Monday, May. 13, 1957

For Whom the Bell Tolls

In the Texas legislature last week two senators turned the South's prime weapon against civil-rights legislation, the filibuster, to a novel use. Up from the lower house swept a rash of school segregation bills, and in an effort to stop them the protesting pair put on the longest filibuster in Texas history.

Filibuster leader was San Antonio's Henry Gonzalez, 41, the first Texan of Mexican parentage to be elected to the state senate since 1892. Alternating with Laredo's Abraham Kazen Jr., 38, Freshman Senator Gonzalez (who perfected his speech as a child by practicing with pebbles in his mouth, "like Demosthenes") ranged the course of world history and literature to flesh out his marathon talk. Quoting hugely from Herodotus, the Prophet Jeremiah, John Donne and many another classic, he dazzled his colleagues --and almost wore them down--with his panegyric on freedom and on the crucial need for racial equality.

Deftly Gonzalez needled his state-proud colleagues for borrowing the first of the bills--which would, in effect, permit school boards to assign pupils on a racial basis--from "lesser states." "Texas had to import foreign-made provisions from such backward entities as South Carolina," he cried. "Why is it that you are so poverty-stricken?" And time and again he warned his colleagues of the ultimate perils of segregation: "It may be some can chloroform their conscience. But if we fear long enough,, we hate, and if we hate long enough, we fight."

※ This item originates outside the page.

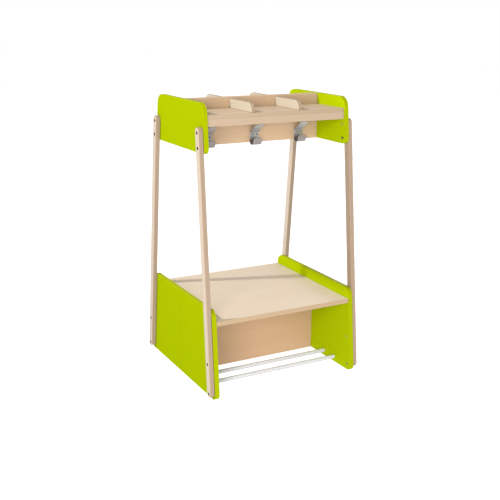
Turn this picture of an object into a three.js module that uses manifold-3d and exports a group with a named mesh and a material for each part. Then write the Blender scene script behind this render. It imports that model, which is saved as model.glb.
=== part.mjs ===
// A children's double-sided coat rack with a bench, in millimetres, +Z up.
// X runs along the bench, Y through its depth (the photographed side faces -Y), and the origin is on the floor under the middle.
// Four slanted legs carry two small side panels at the top and two large ones at the bottom. Between the top panels are
// a pair of centre boards, a shelf with an apron and two dividers on each side, and three double hooks on each side.
// Between the bottom panels are the seat, a pair of boards below its middle and two round shoe rails on each side.
import * as THREE from "three";
import { mergeVertices } from "three/addons/utils/BufferGeometryUtils.js";
import Module from "manifold-3d";

// ---------------------------------------------------------------- driving dimensions
const HEIGHT = 1100; // top of the upper panels
const SLOPE = 0.095; // how far the sloping edges move outwards for each unit down
const TOP_HALF_DEPTH = 209; // half depth of the panels at the very top, before the rounding
const INNER_HALF_WIDTH = 293.7; // from the middle to a panel's inner face
const PANEL_T = 18;
const GAP = 0.3; // between pieces that touch

const UPPER_BOTTOM = 916.5;
const UPPER_TOP_R = 43;
const UPPER_BOTTOM_R = 22;
const LOWER_TOP = 344;
const LOWER_TOP_R = 34;
const LOWER_BOTTOM_R = 22;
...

Around a desk stacked high with books and papers Gonzalez paced endlessly, munching raisins, sipping water, drawing heavily on his own experiences as a member of a minority group. He told of being barred from a cafe table because he was a Mexican. "The Irish have a saying, 'It's easy to sleep on another man's wounds.' Well, what's the difference,? Mexican, Negro, what have you? The assault on the inward dignity of man, which our society protects, has been made." And this, he said, is an assault on the very idea of America, which "began as a new land of hope . . . For whom does the bell toll? You, the white man, think it tolls for the Negro. I say, the bell tolls for you. It is ringing for us all."

Gonzalez and Kazen spoke for a record-breaking (for Texas) 36 hours and two minutes--and did not give up the fight until they won agreement from the segregationists to vote only on the first bill, leaving the rest for this week. Said Senator Gonzalez, after his colleagues passed the measure: "I intend to fight every one [of the other bills] to the last ditch."